Charlie and Roz picked us up at the airport in a Zip Car, a Korean SUV well suited to hauling luggage. When the business opened up he bought a $100 card which, combined with an app on his phone, gives him the location of an available vehicle (Prius, Kia SUV, or van) and allows him to book it. Then he walks the two blocks to the supermarket parking lot where three spaces are designated for these vehicles. Stroking the card across the windshield unlocks the vehicle and its keys inside. There’s also a credit card for fuel if it needs it.

Charlie had booked the Kia for three hours at a total cost of $36.00. A Prius costs $7.00 per hour. This seems like a terrific way to haul parents around and leave the Porsche with its non-adjustable racing seats in its underground parking space.

The Whole Foods store we visited at 9:00 last night reminded me of Gordanier’s in Elgin, though with a much richer customer base. I grabbed a chunk of superb French bread and a piece of what looked like Johnny cake but turned out to have hot peppers and corn in it. Good, but not what I expected.

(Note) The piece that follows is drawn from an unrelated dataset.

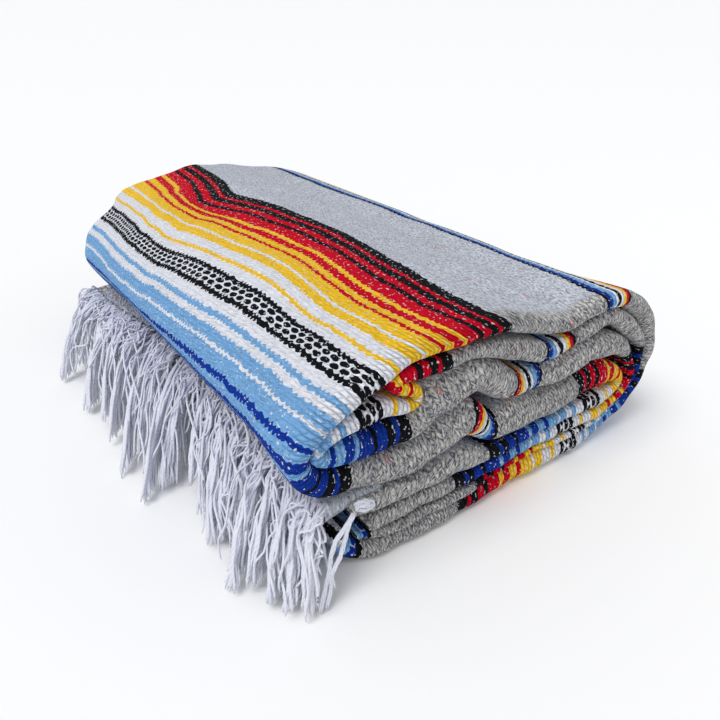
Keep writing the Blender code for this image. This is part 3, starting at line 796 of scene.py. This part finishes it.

But the surprise was the people. They’re young, fit, and apparently well-to-do, to judge from the clothes and the shining, late-model cars which line every street.

Perhaps this is a pocket of endangered yuppies which has survived the cataclysmic extinctions of the tech and Wall Street melt-downs on this isolated northern shore.

Last night on the trip from the airport Roz mentioned that the University of British Columbia campus is actually larger than downtown Vancouver. I wonder if UBC drives the economy of this enclave.

No doubt there’ll be more hick-goes-to-Vancouver observations as we explore the upper middle-class jungle of Kitsilano over the course of the week.